The decision to allow students to use spell-check caused some outcry - the usual "kids these days" and "uphill, both ways" sorts of responses. "How will kids ever learn to spell?!"

But as OPB's Rob Manning reports, many students in Oregon will take their writing exams without using spell-check -- because they won't be taking the tests on computers.

Oregon has piloted an online version of the writing exam for the past year, and the addition of the spell-check option is part of this. However, most students taking the exam today will still do so with a pencil and paper.

As David Douglas High School English teacher Michelle Wood argues, this could give an advantage to the minority of students who do get to take their exams online. "It's like comparing apples and oranges," she told OPB. "You can't compare a student who's taking a paper-pencil test to a student who's typed up a test and had any sort of technological advances like spell-check, for example. I don't think it's fair, if it's the way we're going to be compared to other districts, if we weren't even allowed that option."

State officials do note that those taking their exams "the old fashioned way" do have access to a dictionary. And the online spell-check only highlights misspelled words. It doesn't correct them, and it doesn't check grammar and punctuation.

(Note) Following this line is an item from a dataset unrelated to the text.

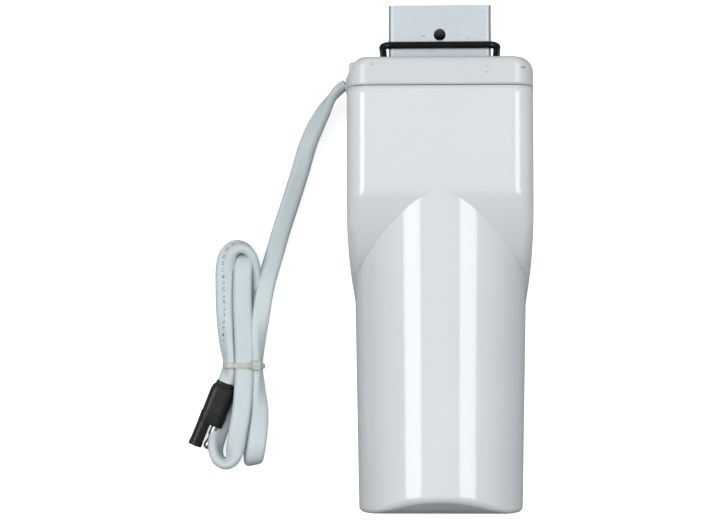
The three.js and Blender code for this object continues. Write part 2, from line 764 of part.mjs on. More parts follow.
function brushHolder() {
  const rear = brushY - brushHalfY;
  const front = brushY + brushHalfY;
  const guideEnd = brushInner + brushLength + 3.6;
  const plateRear = rear - gap - 3.9;
  const plateFront = plateRear + 2.4;
  const plate = band(commutatorRadius + 2.2, canRadius - canWall - 0.8, plateRear, plateFront);
  let body = turnedY(plate, wormX, wormZ, round);
  for (const sign of [-1, 1]) {
    body = body
      .add(sideBox(sign, brushInner + 2, guideEnd, plateFront - 1, front + 2, brushHalfZ + 2))
      .subtract(sideBox(sign, 0, brushInner + brushLength + gap, rear - gap, front + gap, brushHalfZ + gap));
  }
  for (const offset of [-boltOffset, boltOffset]) {
    body = body.subtract(boltBore(plateRear - 1, plateFront + 1, offset));
  }
  return body;
}

add("brush_holder", brushHolder(), phenolic);
[-1, 1].forEach((sign, i) => {
  const outer = brushInner + brushLength;
  const brush = sideBox(sign, brushInner, outer, brushY - brushHalfY, brushY + brushHalfY, brushHalfZ);
  add(`brush_${i + 1}`, brush, carbon);
});

const shaftFrontEnd = earTop - 4;
const wormBearing = band(shaftRadius + fit, wormBore - fit, shaftFrontEnd - 7.1, shaftFrontEnd + 0.4);
add("worm_bearing", turnedY(wormBearing, wormX, wormZ, round), bearingSteel);
const bushOuter = shaftRadius + fit + bushWall;
const frontBush = band(shaftRadius + fit, bushOuter, canFront - 6, canFront + 3);
add("shaft_bush_front", turnedY(frontBush, wormX, wormZ, round), bronze);
const rearBush = band(shaftRadius + fit, bushOuter, bellEnd + bellWall + 1.5, canRear - 4.3);
add("shaft_bush_rear", turnedY(rearBush, wormX, wormZ, round), bronze);

// ---- Rotor: shaft, worm, armature, windings and commutator ----
const shaftRearEnd = bellEnd + bellWall + 1.5;
add("motor_shaft", turnedY(band(0, shaftRadius, shaftRearEnd, shaftFrontEnd), wormX, wormZ, round), steel);

function worm() {
  const pitch = Math.PI * module;
  const root = wormRadius - toothDedendum;
  const start = wheelY - wormLength / 2;
  const core = turnedY(band(shaftRadius + fit, root, start, start + wormLength), wormX, wormZ, bossSides);
  const rootHalf = toothThickness / 2 + toothDedendum * pressureTangent;
  const tipHalf = toothThickness / 2 - toothAddendum * pressureTangent;
  const foot = root - gap;
  const ridge = polygon([[-rootHalf, foot], [-tipHalf, wormTip], [tipHalf, wormTip], [rootHalf, foot]]);
  const turns = (wormLength - 2 * rootHalf) / pitch;
  const thread = sweep(ridge, Math.round(turns * 11), (along, radius, share) => {
    const turn = (share - 0.5) * turns;
    const angle = Math.PI / 2 + turn * 2 * Math.PI;
    const y = wheelY + turn * pitch + along;
    return new THREE.Vector3(wormX + radius * Math.sin(angle), y, wormZ + radius * Math.cos(angle));
  });
  return core.add(thread);
}

const slotInner = 8.5;

function slotBars(halfWidth, inner, outer, y0, y1) {
  const bars = [];
  for (let i = 0; i < slotCount; i += 1) {
    const bar = new THREE.BoxGeometry(outer - inner, y1 - y0, 2 * halfWidth);
    bar.translate((inner + outer) / 2, (y0 + y1) / 2, 0).rotateY(((i + 0.5) * 2 * Math.PI) / slotCount);
    bars.push(solid(bar.translate(wormX, 0, wormZ)));
  }
  return bars;
}

function armatureStack() {
  let stack = turnedY(band(shaftRadius + fit, armatureRadius, stackRear, stackFront), wormX, wormZ, round);
  for (const slot of slotBars(2.3, slotInner, armatureRadius + 2, stackRear - 1, stackFront + 1)) {
    stack = stack.subtract(slot);
  }
  return stack;
}

function armatureWindings() {
  const headThickness = 9.5;
  const bore = shaftRadius + gap;
  const outer = armatureRadius - 2.3;
  const frontHead = band(bore, outer, stackFront + gap, stackFront + gap + headThickness);
  const rearHead = band(bore, outer, stackRear - gap - headThickness, stackRear - gap);
  let coils = turnedY(frontHead, wormX, wormZ, round).add(turnedY(rearHead, wormX, wormZ, round));
  for (const bar of slotBars(2.3 - gap, slotInner + gap, outer - 0.5, stackRear - 2, stackFront + 2)) {
    coils = coils.add(bar);
  }
  return coils;
}

add("worm", worm(), steel);
add("armature_stack", armatureStack(), zincSteel);
add("armature_windings", armatureWindings(), copper);
const commutator = band(shaftRadius + fit, commutatorRadius, brushY - 8, brushY + 8);
add("commutator", turnedY(commutator, wormX, wormZ, round), copper);

// ---- Inner leads from the gland to the motor's end ----
function roundOutline(radius, sides) {
  const points = [];
  for (let i = 0; i < sides; i += 1) {
    const angle = ((i + 0.5) * 2 * Math.PI) / sides;
    points.push([radius * Math.cos(angle), radius * Math.sin(angle)]);
  }
  return polygon(points);
}

// Carries an outline along a curve, its first axis level with the floor and then turned by roll(share).
function alongRoute(outline, points, steps, roll = () => 0) {
  const curve = new THREE.CatmullRomCurve3(points.map((p) => new THREE.Vector3(...p)), false, "centripetal");
  return sweep(outline, steps, (across, up, share) => {
    const tangent = curve.getTangentAt(share);
    const level = new THREE.Vector3(0, 0, 1).cross(tangent).normalize();
    const rise = tangent.clone().cross(level);
    const angle = roll(share);
    const first = level.clone().multiplyScalar(Math.cos(angle)).addScaledVector(rise, Math.sin(angle));
    const second = rise.clone().multiplyScalar(Math.cos(angle)).addScaledVector(level, -Math.sin(angle));
    return curve.getPointAt(share).addScaledVector(first, across).addScaledVector(second, up);
  });
}

const leadRadius = 1.1;
const leadStart = -side + castingWall + 2 + 3 * gap;
[
  ["lead_red", 3, 0, redVinyl],
  ["lead_black", -3, 3.5, blackVinyl],
].forEach(([name, rise, shift, look]) => {
  const runX = halfRoundRadius(lowerEnd) - coverWall - 10.2 - shift;
  const route = [
    [leadStart, outletY, outletZ + rise],
    [leadStart + 5, outletY - 0.6, outletZ + rise],
    [-runX - 2, seam + 2 - shift, 12.5 + rise],
    [-runX, seam - 8, 7.6],
    [-runX, wheelY, 7.6],
    [-runX, 0, 7.6],
    [-runX, canRear + 10, 7.6],
    [-runX, bellEnd + 2, 7.8],
    [-runX + 2, bellEnd - 7, 13],
    [-runX + 5, bellEnd - 9, 24],
    [-runX + 8, bellEnd - 5.5, 31 + shift],
    [-runX + 8.5, bellEnd - gap, 33 + shift],
  ];
  add(name, alongRoute(roundOutline(leadRadius, 6), route, 36), look);
});

// ---- Supply cable on the -X side: lead, hank, tie and two-pole plug ----
const cableRoute = [
  [-side - 2 - 3 * gap, outletY, outletZ],
  [-side - 5.2, outletY - 0.3, outletZ - 0.1],
  [-side - 9.8, 90.4, 13.5],
  [-side - 16.5, 80.3, 9.5],
  [-side - 23.2, 66.8, 5.6],
  [-side - 28, 51.5, 3.4],
  [-side - 32.9, 35.8, 2.9],
  [-side - 37.8, 20.6, 3.6],
  [-side - 42.5, 3.1, 6.8],
];

function flatCableOutline() {
  const radius = cableThickness / 2;
  const offset = cableWidth / 2 - radius;
  const points = [];
  for (let i = 0; i <= 4; i += 1) {
    const angle = -Math.PI / 2 + (i * Math.PI) / 4;
    points.push([offset + radius * Math.cos(angle), radius * Math.sin(angle)]);
  }
  for (const [x, y] of [...points]) {
    points.push([-x, -y]);
  }
  return polygon(points);
}

const edgeOnToFlat = (share) => (Math.PI / 2) * (1 - THREE.MathUtils.smoothstep(share, 0.02, 0.4));
add("cable_lead", alongRoute(flatCableOutline(), cableRoute, 10, edgeOnToFlat), cableGrey);

const tieX = -side - 57.9;
const tieY = -54.7;
const tieLength = 2.7;
const tieBand = 1.1;
const bundleWidth = 20.8;
const bundleHeight = 14.6;
const bundleBottom = 1.8;

function cableHank() {
  const lobeTop = 22;
  const strandTop = 15;
  const upper = prismZ(capsule(tieX - 3.6, 0, 12, tieX - 0.1, -46, 10), gap, lobeTop, 7);
  const strand = prismZ(capsule(tieX + 13.5, -2, 4.8, tieX + 6.4, -46, 4.5), gap, strandTop, 6);
  const lowerRight = prismZ(capsule(tieX + 2.9, -64, 6.6, tieX + 3.6, -97, 10.6), gap, lobeTop, screwSides);
  const lowerLeft = prismZ(capsule(tieX - 0.1, -88, 5, tieX - 8.4, -102.2, 9), gap, lobeTop, screwSides);
  const waistHalf = 3.6;
  const waist = roundedRect(tieX, bundleBottom + bundleHeight / 2, bundleWidth, bundleHeight, 4);
  return upper
    .add(strand)
    .add(lowerRight)
    .add(lowerLeft)
    .subtract(box(tieX - 30, tieX + 30, tieY - waistHalf, tieY + waistHalf, -1, 2 * lobeTop))
    .add(prismY(waist, tieY - waistHalf - 3, tieY + waistHalf + 3, 4));
}

function cableTie() {
  const loop = (grow) =>
    roundedRect(tieX, bundleBottom + bundleHeight / 2, bundleWidth + grow, bundleHeight + grow, 4 + grow / 2);
  const bandTop = bundleBottom + bundleHeight + gap;
  const head = box(tieX + 4.6, tieX + 9.2, tieY - 2.6, tieY + 2.6, bandTop - 0.01, bandTop + 3.8);
  return prismY(loop(2 * (gap + tieBand)), tieY - tieLength / 2, tieY + tieLength / 2, 4)
    .subtract(prismY(loop(2 * gap), tieY - tieLength, tieY + tieLength, 4))
    .add(head);
}

add("cable_hank", cableHank(), cableGrey);
add("cable_tie", cableTie(), nylon);

// The plug's own frame: its open end faces -Y, and the shrouded pole is at -X.
const plug = new THREE.Group();
plug.position.set(tieX - 18.8, -86, 8.4);
plug.rotation.set(0.08, 0, -0.397, "ZXY");
actuatorHead.add(plug);

const poleOffset = 3.15;
const poleRadius = 3.4;
const plugBodyLength = 22;
const shroudLength = 13.5;
const contactRadius = 2;

function plugBody() {
  const outline = roundedRect(0, 0, 2 * (poleOffset + poleRadius), 2 * poleRadius, poleRadius - 0.01);
  const neck = roundedRect(0, 0, cableWidth + 0.6, cableThickness + 0.8, 2.6);
  return prismY(outline, 0, plugBodyLength, 5)
    .add(prismY(neck, plugBodyLength - 1, plugBodyLength + 3, 4))
    .add(turnedY(band(0, poleRadius, -shroudLength, 1), -poleOffset, 0, bossSides))
    .subtract(turnedY(band(0, contactRadius + 0.8, -shroudLength - 1, 6), -poleOffset, 0, bossSides))
    .subtract(turnedY(band(0, contactRadius + gap, -1, 6), poleOffset, 0, bossSides));
}

function plugPin() {
  const neckRadius = 1.5;
  const profile = [
    [0, -12.6],
    [1.2, -12.6],
    [contactRadius, -11.4],
    [contactRadius, -9],
    [neckRadius, -8.2],
    [neckRadius, -5.6],
    [contactRadius, -4.8],
    [contactRadius, 5.6],
    [0, 5.6],
  ];
  return turnedY(profile, poleOffset, 0, bossSides);
}

add("plug_body", plugBody(), blackVinyl, plug);
add("plug_pin", plugPin(), nickel, plug);
const socketContact = band(contactRadius - 0.7, contactRadius + 0.4, -shroudLength + 2.5, 5.6);
add("plug_socket", turnedY(socketContact, -poleOffset, 0, bossSides), nickel, plug);

export default actuatorHead;
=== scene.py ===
import json
import math

import bmesh
import bpy
import numpy as np
from mathutils import Matrix, Vector


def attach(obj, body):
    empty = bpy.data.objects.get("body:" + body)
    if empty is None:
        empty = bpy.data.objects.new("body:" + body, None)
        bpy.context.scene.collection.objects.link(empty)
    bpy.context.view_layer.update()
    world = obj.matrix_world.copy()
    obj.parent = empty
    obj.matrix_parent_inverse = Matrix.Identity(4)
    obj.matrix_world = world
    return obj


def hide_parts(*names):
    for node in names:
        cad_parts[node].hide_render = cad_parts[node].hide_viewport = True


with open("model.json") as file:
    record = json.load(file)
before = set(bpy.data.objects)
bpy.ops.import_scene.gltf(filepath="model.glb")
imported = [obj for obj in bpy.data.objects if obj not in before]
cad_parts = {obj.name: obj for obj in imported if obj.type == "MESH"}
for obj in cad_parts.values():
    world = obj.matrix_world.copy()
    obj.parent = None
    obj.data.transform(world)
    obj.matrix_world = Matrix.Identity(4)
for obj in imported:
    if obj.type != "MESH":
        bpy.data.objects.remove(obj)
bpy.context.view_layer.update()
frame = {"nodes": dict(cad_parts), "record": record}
mm = 0.001
print("frame loaded:", len(frame["nodes"]), "nodes")


# camera: a long lens over the front, with the spigot up
camera = {
    "lens": 115.15,
    "target": (-42.2, 0.4, 40.0),
    "distance": 1210.0,
    "towardsEye": (0.0391, -0.0612, 1.0),
}


def placeCamera(settings):
    eye = bpy.data.cameras.new("productCamera")
    eye.lens = settings["lens"]
    eye.sensor_width = 36.0
    eye.clip_end = 20.0
    holder = bpy.data.objects.new("productCamera", eye)
    bpy.context.scene.collection.objects.link(holder)
    back = Vector(settings["towardsEye"]).normalized()
    right = Vector((0, 1, 0)).cross(back).normalized()
    up = back.cross(right)
    place = Matrix((right, up, back)).transposed().to_4x4()
    place.translation = (Vector(settings["target"]) + back * settings["distance"]) * mm
    holder.matrix_world = place
    bpy.context.scene.camera = holder


placeCamera(camera)
print("camera placed")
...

David Douglas High School will not be offering students the ability to take their tests online. The school simply doesn't have the technology resources to offer the tests to its students this way. And several other schools that do have the requisite number of computers for testing are finding that running students through this week's exams means that the computers won't be available for instruction. Still others are reluctant to move their students to online test-taking if the students aren't already comfortable with using the technology.

Schools face federal sanctions if too few students pass their state reading and math exams, and so many educators are concerned that schools without the technology resources might find themselves at a disadvantage.